Most rental vehicles in the area take regular unleaded, though some larger SUVs require premium, confirm the fuel grade at pickup, and the full-to-full return option is typically the better deal, since prepaid fuel rates are generally set above pump prices and gas stations are abundant throughout the valley, making it easy to refuel before returning the car.

Downtown Salt Lake City has plentiful paid garages near Temple Square, the convention center, and the Gateway district, with street meters active on weekdays during standard business hours. If staying at a downtown hotel, ask about overnight parking costs before booking, as on-site hotel parking can be expensive and nearby public garages often offer a more economical alternative.

Driving Warnings

Utah enforces a 0.05% blood alcohol concentration (BAC) limit for DUI, the lowest in the United States and well below the 0.08% threshold most visitors expect, meaning even a single drink can place a driver over the legal limit. Penalties include mandatory license suspension and potential jail time.

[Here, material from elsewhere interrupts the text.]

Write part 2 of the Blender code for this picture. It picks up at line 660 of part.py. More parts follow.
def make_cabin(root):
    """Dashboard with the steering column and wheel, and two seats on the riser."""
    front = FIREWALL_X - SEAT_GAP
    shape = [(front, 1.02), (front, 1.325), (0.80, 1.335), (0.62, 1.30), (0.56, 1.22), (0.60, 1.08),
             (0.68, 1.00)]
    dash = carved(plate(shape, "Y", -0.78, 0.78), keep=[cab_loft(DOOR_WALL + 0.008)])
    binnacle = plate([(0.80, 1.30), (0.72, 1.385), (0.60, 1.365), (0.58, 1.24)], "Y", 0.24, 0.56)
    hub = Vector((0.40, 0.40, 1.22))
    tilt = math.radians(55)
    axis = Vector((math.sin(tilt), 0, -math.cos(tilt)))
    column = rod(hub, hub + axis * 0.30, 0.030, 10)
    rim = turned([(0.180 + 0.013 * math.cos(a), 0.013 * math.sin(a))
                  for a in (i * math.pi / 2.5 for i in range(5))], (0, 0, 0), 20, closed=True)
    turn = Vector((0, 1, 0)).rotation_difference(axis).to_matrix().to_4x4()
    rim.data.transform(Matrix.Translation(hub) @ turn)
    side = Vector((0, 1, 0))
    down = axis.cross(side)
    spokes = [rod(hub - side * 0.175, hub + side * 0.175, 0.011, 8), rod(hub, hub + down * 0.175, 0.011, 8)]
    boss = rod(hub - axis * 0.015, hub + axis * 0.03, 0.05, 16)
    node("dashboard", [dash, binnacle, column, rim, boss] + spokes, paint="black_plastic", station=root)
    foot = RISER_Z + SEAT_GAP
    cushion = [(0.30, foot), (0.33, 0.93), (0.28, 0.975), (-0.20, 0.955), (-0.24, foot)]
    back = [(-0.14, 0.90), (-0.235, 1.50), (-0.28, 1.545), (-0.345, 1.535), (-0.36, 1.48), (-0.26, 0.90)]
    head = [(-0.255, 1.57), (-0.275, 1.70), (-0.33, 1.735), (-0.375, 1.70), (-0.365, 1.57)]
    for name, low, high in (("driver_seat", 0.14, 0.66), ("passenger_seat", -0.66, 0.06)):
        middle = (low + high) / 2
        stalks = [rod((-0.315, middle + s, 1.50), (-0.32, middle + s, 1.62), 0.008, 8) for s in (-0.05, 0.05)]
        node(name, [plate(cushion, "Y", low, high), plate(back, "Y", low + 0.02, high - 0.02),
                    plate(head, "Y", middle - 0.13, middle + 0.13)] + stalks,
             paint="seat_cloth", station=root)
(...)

During winter storms, access to Little Cottonwood Canyon (SR-210) and Big Cottonwood Canyon (SR-190) requires AWD or 4WD with adequate tires, or tire chains; UDOT operates active checkpoints that turn away non-compliant vehicles, and Little Cottonwood Canyon is also closed outright, with no guaranteed reopening window, during scheduled avalanche control blasting.

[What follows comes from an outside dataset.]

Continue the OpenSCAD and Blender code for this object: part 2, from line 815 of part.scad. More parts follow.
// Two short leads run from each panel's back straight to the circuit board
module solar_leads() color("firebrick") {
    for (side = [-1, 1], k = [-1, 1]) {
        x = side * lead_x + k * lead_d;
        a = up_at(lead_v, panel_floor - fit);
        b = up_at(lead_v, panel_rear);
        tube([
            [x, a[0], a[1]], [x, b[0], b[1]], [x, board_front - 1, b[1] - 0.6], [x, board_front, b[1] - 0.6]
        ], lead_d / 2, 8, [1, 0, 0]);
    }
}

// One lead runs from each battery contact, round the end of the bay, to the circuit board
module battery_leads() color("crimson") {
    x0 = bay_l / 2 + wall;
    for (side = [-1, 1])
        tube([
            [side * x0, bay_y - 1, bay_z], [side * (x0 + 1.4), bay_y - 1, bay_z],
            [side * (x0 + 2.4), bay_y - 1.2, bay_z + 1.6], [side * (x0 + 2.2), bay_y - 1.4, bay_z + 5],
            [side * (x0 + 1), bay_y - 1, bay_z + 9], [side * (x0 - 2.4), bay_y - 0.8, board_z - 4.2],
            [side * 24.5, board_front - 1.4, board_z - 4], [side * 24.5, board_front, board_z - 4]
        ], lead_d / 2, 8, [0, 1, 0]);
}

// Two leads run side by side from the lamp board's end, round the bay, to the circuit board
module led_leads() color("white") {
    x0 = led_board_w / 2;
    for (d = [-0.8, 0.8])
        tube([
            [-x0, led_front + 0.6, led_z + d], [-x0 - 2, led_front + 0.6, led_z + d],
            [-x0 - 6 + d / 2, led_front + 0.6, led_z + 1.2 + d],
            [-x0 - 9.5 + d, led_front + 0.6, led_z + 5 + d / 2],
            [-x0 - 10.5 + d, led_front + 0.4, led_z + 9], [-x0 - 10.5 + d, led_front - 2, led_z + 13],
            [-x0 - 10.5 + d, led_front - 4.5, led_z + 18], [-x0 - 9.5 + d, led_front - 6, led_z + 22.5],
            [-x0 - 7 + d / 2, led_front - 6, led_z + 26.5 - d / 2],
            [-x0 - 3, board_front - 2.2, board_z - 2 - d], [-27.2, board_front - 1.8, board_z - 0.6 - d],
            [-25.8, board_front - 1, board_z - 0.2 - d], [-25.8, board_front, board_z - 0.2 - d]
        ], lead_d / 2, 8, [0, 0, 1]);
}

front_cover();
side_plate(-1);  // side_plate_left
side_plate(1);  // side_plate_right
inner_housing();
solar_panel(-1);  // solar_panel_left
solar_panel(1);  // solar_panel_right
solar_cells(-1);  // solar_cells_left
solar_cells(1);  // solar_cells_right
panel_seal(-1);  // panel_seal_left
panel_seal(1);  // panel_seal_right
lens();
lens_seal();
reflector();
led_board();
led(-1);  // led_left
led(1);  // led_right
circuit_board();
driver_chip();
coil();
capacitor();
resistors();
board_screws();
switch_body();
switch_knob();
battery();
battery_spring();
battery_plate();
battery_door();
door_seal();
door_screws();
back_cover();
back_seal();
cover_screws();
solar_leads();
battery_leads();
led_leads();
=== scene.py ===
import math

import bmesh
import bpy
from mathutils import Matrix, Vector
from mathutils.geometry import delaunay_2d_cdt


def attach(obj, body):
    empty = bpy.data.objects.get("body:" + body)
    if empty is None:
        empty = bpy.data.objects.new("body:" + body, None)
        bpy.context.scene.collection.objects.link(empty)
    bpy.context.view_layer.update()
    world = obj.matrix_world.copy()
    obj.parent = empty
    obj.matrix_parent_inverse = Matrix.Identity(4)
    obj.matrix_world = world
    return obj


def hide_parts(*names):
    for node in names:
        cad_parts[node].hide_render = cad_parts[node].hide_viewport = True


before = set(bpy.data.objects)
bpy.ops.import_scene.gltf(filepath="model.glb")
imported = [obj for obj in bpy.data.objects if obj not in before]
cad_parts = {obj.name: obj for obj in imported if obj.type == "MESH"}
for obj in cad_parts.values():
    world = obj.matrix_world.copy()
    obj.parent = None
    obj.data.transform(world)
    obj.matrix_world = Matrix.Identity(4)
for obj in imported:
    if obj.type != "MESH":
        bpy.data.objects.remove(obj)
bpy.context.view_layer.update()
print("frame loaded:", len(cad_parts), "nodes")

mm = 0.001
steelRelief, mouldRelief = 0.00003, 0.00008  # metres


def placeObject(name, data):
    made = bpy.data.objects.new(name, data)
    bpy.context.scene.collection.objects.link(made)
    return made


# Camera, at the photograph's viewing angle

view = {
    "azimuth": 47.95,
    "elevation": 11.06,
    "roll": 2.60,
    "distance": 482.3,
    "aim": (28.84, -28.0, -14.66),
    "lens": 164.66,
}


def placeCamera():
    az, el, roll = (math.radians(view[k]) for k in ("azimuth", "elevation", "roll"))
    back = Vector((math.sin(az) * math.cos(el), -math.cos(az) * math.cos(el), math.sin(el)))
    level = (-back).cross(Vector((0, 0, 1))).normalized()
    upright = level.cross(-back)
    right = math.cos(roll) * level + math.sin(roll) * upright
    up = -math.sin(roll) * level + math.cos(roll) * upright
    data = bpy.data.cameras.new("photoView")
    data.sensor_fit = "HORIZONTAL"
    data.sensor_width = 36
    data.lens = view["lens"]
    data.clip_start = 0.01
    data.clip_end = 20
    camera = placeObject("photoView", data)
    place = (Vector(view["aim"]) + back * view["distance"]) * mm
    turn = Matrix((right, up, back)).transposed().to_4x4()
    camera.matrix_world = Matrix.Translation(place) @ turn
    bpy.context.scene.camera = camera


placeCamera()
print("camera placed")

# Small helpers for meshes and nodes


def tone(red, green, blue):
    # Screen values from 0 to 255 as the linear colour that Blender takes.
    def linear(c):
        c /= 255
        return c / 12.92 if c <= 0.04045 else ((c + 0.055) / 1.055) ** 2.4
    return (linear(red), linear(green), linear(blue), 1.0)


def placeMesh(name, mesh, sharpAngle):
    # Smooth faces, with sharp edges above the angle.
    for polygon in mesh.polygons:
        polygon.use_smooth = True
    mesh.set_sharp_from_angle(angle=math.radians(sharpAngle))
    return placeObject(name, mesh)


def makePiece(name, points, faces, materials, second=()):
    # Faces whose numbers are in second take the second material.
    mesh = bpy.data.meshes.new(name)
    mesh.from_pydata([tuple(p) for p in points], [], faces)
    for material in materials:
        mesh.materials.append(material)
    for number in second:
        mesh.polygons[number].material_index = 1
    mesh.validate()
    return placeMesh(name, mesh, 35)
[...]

The I-15 corridor at 'the Point of the Mountain' between Draper and Lehi (approximately mile markers 282, 290) is one of Utah's most severe daily bottlenecks, with southbound queues forming as early as 7 a.m. and northbound delays running from roughly 4, 7 p.m. on weekdays. Ski season weekends add significant congestion on I-215 and SR-190 as early as 6 a.m.

I-80 through Parley's Canyon, the primary route east toward Park City and Summit County, can close with very little notice during winter storms. Check UDOT's real-time road condition alerts before departing, as the closure sometimes takes effect while drivers are already en route and there is no practical alternate highway.